Your objective
Search the material for "record" and show all lines that contain it.

Listing
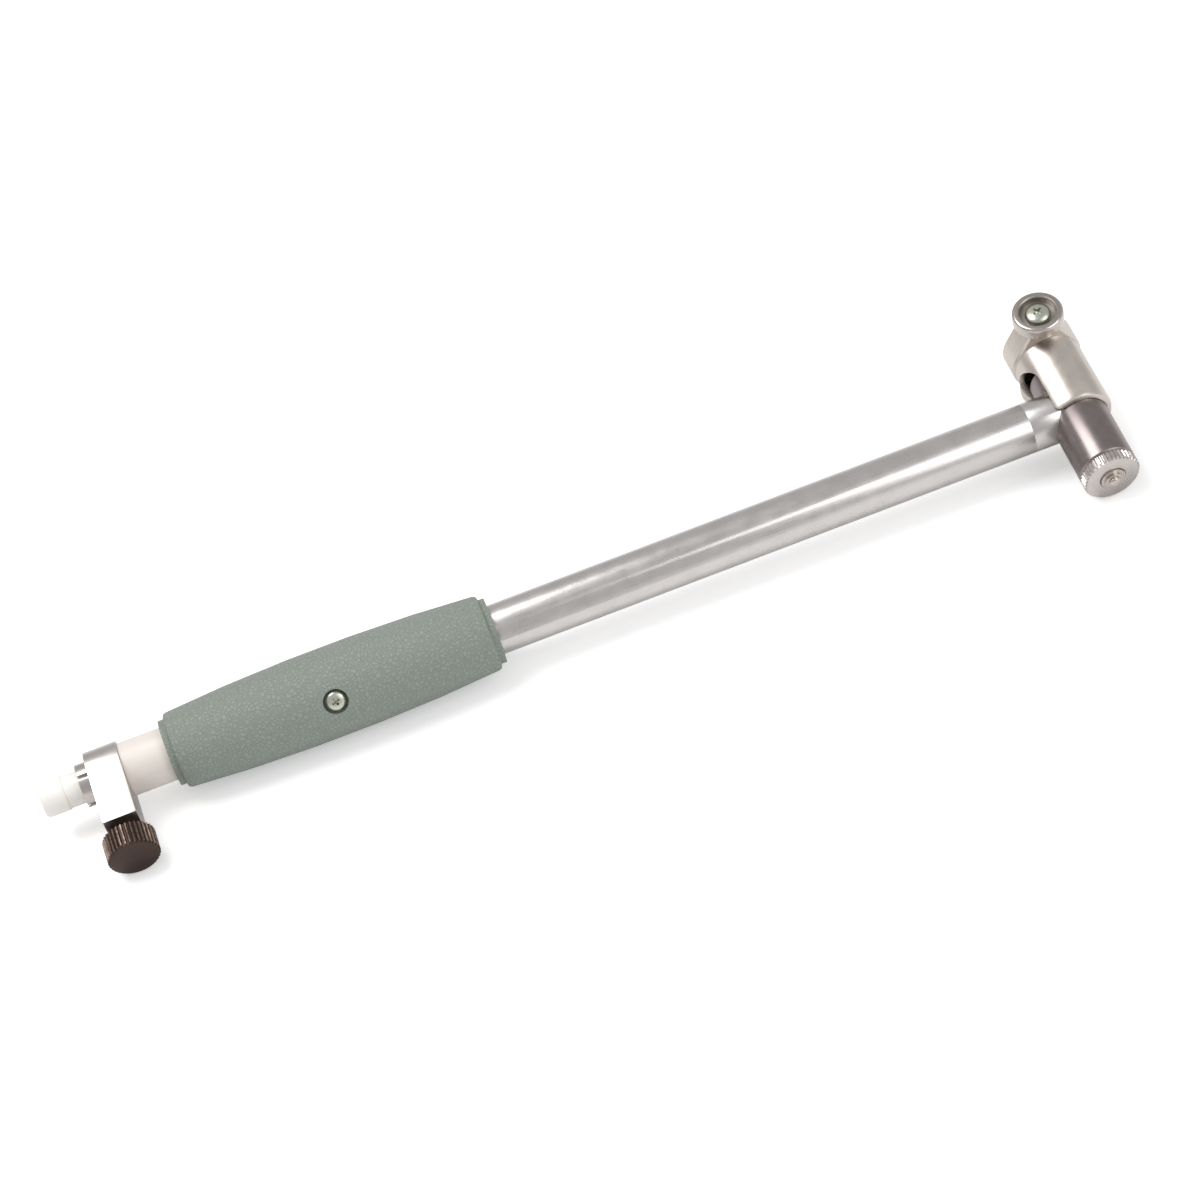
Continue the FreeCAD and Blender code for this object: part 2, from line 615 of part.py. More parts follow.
--
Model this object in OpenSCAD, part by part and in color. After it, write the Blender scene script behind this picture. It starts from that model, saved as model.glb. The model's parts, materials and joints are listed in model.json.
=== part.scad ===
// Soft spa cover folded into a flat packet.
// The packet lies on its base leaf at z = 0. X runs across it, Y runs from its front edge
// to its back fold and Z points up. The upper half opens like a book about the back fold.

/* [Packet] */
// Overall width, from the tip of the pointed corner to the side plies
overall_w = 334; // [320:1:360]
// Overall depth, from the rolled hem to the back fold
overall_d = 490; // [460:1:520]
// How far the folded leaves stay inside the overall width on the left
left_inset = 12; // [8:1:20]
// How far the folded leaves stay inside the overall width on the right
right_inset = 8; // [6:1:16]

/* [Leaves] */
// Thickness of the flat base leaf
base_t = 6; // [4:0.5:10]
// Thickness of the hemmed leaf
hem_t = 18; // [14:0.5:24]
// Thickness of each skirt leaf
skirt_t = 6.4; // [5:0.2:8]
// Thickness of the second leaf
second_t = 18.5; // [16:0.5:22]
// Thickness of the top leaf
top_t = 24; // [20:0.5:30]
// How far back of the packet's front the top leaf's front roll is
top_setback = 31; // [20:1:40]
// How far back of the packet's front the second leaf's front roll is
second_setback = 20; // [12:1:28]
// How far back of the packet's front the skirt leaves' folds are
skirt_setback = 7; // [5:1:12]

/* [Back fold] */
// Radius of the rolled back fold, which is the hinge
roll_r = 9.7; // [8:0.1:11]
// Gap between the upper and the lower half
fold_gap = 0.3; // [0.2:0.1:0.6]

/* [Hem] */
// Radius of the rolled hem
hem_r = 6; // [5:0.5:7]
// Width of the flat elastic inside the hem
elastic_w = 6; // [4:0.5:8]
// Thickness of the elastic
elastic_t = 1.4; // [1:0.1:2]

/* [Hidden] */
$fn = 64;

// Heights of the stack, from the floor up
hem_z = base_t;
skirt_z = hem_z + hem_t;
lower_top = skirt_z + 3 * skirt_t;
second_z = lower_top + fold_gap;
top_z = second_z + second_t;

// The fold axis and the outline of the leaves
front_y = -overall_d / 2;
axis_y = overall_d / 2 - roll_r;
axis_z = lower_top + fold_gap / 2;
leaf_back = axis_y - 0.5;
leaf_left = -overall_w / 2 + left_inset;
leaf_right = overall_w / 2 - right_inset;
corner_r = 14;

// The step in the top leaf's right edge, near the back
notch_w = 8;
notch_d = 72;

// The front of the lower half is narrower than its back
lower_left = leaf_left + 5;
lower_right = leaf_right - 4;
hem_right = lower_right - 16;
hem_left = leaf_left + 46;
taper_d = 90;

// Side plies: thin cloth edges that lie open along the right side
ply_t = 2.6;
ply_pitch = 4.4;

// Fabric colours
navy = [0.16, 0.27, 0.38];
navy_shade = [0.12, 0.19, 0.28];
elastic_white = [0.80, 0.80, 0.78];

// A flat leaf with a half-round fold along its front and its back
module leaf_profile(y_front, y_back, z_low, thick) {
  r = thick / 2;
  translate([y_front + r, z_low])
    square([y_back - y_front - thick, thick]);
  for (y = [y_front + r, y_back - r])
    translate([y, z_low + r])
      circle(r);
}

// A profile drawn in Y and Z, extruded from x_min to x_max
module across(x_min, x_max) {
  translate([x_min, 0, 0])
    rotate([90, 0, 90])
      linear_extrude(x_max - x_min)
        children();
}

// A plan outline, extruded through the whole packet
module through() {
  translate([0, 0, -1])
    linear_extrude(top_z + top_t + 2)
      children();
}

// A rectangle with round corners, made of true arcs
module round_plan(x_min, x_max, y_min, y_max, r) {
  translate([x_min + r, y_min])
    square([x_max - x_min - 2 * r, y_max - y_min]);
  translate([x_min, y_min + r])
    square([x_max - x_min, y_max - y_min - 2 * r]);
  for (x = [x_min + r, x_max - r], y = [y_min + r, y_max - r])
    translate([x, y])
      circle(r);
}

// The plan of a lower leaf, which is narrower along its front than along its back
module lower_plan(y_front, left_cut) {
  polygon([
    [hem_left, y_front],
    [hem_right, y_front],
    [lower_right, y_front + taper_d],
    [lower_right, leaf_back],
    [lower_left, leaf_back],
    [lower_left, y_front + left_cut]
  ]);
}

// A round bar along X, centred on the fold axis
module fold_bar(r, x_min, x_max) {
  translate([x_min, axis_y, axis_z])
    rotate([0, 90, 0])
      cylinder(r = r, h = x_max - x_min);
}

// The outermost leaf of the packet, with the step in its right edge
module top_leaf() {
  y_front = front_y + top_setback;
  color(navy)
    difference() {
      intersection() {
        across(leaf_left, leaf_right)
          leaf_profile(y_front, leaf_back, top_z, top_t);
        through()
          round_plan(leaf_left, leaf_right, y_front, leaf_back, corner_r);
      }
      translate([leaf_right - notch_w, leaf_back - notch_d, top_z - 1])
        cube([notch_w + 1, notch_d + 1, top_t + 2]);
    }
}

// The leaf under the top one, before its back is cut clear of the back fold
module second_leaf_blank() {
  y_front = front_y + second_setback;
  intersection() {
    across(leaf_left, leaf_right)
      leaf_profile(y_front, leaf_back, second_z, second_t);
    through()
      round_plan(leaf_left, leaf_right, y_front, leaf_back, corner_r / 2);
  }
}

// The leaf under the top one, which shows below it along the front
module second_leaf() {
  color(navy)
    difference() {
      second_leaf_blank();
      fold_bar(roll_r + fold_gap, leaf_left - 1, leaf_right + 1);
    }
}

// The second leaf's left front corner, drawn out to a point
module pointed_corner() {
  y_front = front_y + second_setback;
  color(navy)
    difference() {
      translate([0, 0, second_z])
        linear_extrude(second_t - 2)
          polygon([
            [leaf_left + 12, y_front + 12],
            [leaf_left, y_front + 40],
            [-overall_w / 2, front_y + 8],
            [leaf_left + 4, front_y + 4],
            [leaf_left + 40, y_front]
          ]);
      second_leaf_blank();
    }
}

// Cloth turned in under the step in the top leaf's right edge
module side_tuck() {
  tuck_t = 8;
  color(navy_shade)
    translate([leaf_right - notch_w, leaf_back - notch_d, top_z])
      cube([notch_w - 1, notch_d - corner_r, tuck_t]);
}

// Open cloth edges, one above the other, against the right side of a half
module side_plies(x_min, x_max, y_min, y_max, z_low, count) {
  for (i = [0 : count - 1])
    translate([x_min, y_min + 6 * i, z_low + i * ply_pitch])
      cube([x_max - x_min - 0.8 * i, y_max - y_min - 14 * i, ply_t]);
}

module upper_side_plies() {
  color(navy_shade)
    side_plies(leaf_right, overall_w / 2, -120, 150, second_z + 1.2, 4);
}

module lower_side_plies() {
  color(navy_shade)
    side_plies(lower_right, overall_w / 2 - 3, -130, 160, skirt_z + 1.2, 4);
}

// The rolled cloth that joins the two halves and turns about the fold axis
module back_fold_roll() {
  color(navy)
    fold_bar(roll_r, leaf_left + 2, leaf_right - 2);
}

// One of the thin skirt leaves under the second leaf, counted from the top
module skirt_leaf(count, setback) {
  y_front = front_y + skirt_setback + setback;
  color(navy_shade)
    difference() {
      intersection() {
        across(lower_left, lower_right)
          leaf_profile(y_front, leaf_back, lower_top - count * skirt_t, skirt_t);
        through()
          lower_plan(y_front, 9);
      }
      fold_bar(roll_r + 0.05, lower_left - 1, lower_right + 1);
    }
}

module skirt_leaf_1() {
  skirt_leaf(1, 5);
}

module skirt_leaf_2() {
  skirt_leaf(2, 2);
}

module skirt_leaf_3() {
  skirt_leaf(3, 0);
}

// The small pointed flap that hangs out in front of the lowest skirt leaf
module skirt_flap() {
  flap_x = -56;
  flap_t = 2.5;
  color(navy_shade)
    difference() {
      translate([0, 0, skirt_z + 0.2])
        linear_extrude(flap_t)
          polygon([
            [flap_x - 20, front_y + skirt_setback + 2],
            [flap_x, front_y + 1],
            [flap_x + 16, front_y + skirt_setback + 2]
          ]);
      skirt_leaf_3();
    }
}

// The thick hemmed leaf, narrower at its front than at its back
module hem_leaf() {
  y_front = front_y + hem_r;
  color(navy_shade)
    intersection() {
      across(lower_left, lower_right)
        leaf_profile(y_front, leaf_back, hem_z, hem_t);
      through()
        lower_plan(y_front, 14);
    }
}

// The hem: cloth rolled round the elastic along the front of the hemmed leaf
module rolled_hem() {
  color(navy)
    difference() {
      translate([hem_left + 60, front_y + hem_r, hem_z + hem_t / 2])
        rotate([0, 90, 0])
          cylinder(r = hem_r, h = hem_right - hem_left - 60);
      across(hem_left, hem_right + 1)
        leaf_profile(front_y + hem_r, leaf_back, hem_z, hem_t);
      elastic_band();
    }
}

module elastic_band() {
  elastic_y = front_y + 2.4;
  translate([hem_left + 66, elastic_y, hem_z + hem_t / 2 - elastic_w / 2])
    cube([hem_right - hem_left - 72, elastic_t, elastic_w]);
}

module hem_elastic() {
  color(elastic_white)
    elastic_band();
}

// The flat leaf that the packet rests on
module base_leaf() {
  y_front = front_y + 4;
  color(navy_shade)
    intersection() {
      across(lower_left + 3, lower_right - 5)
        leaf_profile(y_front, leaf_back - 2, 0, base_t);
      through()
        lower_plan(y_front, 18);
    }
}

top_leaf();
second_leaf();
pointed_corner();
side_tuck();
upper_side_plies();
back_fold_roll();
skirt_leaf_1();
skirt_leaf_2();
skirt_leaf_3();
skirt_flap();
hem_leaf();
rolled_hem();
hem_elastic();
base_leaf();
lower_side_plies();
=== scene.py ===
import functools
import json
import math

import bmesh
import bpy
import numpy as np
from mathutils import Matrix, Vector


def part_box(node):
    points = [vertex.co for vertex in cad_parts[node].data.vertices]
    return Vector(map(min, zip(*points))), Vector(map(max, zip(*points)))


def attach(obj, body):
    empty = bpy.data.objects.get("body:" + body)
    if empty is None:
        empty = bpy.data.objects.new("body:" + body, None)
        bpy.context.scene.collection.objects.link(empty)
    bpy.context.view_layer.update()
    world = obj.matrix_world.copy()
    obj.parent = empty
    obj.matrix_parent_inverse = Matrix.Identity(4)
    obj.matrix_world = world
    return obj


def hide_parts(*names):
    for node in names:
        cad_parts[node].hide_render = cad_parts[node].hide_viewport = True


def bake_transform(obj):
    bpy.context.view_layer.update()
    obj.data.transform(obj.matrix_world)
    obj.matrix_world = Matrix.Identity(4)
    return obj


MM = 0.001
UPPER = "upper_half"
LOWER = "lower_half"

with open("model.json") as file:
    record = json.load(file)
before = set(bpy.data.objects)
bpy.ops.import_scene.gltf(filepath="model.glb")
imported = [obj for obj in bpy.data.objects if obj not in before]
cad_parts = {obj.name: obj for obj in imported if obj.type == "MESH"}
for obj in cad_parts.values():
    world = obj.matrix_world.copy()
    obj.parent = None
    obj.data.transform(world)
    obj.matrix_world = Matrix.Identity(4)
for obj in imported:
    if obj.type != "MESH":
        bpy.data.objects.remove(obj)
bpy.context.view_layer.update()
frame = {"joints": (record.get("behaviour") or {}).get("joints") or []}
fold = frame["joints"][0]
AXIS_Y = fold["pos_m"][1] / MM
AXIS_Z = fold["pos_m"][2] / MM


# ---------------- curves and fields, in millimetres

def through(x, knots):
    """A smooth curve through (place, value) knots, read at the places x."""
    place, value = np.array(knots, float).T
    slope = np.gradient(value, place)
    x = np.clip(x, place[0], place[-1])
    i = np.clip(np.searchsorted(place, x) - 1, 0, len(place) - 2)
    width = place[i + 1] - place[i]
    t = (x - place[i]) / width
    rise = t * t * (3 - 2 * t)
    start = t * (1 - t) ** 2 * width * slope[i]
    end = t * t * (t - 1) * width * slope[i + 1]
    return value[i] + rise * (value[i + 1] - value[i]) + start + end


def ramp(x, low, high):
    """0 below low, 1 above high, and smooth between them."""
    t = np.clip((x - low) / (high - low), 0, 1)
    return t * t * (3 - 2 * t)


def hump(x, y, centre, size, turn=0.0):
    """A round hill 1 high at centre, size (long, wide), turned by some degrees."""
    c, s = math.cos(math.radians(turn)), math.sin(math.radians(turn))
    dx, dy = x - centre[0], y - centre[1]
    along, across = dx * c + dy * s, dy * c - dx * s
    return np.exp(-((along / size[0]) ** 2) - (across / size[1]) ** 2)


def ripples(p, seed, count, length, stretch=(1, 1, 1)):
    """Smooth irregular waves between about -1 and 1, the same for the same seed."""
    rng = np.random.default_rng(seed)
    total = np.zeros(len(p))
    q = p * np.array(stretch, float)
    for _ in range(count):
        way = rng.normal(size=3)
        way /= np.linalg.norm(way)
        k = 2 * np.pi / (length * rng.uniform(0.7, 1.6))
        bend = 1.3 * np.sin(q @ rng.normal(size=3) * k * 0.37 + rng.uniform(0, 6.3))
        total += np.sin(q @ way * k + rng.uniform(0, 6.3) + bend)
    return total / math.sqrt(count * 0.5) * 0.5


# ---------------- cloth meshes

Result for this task
    record = json.load(file)
frame = {"joints": (record.get("behaviour") or {}).get("joints") or []}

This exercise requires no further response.